Bis 2006 erfassten die Beratungsstellen der Schuldner- und Verbraucherverbände ihre Daten in unterschiedlichem Umfang und nach unterschiedlichen Kriterien. Eine Vergleichbarkeit der auf diese Weise gewonnenen Klientenstatistik war nur sehr schwer möglich. Gemeinsam mit dem Bundesfamilienministerium, den Bundesländern, der Wissenschaft, dem Statistischen Bundesamt und der Schuldnerberatung, wurde seinerzeit eine Überschuldungsstatistik entwickelt. Auf deren Basis konnten ab 2006 die Schuldner- und Insolvenzberatungsstellen online und anonymisiert Daten ihrer Klientinnen und Klienten an das Statistische Bundesamt übermitteln. Diese Daten ermöglichten erstmalig Aussagen vor allem über die Soziodemografie der Klienten; auch konnten die Erkenntnisse für die sozialpolitische Arbeit der Schuldnerberatung genutzt werden.

Zum Gesetzentwurf

Vor dem Hintergrund der nach wie vor großen Zahl überschuldeter Haushalte in Deutschland, und der damit einher gehenden enormen sozialen und wirtschaftlichen Probleme, ist es aus Sicht der Schuldnerberatung notwendig, auch in Zukunft weiterhin ausreichend gesicherte, statistische Angaben zu den Personen zu bekommen, die die Beratungsstellen aufsuchen. Die im Gesetzentwurf dargestellten Erhebungsmerkmale beinhalten die mit der AG SBV abgestimmten Kriterien.

Wir schlagen vor, die statistische Erhebung um Daten zur Zielgruppe der Schuldnerbera-tungsstellen zu ergänzen. Denn die Beratungsstellen können durch die Art ihrer Finanzierung dergestalt eingeschränkt sein, dass sie nicht alle Klientinnen und Klienten beraten können, sondern beispielsweise nur Arbeitslose. Dies wird nach unserer Kenntnis dann etwa Auswirkung haben auf den Anteil der Arbeitslosen, der in der Statistik erfasst wird. Durch die Erhebung von Einschränkungen in der Beratungsklientel ließen sich bestimmte Verfälschungen der Statistik vermeiden.

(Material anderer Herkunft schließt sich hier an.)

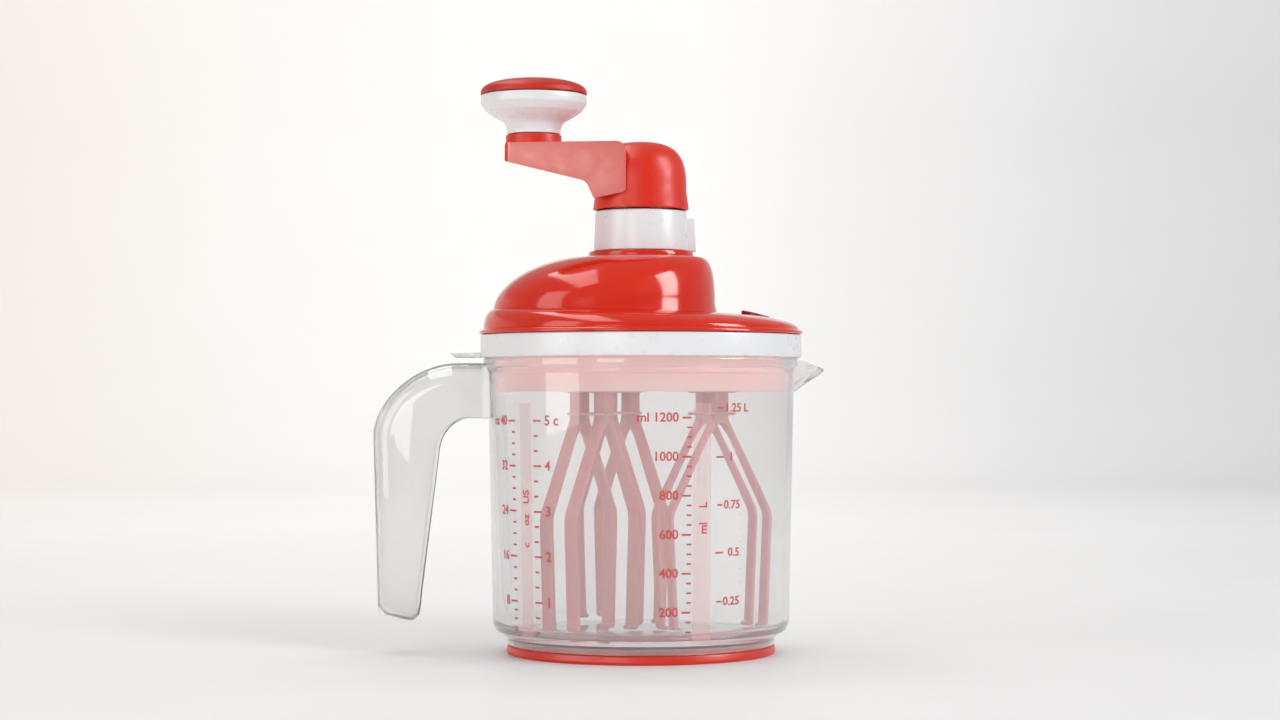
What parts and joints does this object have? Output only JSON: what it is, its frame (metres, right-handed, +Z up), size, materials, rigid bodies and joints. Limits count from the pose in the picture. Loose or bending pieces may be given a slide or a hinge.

Des Weiteren bitten wir um Streichung des § 4 Nr. 7 Überschuldungsstatistikgesetz. Gem. § 3 Bundesdatenschutzgesetz handelt es sich bei den übermittelten Daten nicht um personen-bezogene Daten, da sie zwar Einzelangaben über persönliche oder sachliche Verhältnisse einer natürlichen Person betreffen, diese Person jedoch aufgrund der anonymisierten Über-mittlung der Daten nicht bestimmt oder bestimmbar ist. Deshalb ist weder eine Rechtsgrund-lage noch eine Einwilligung in die Datenübermittlung erforderlich.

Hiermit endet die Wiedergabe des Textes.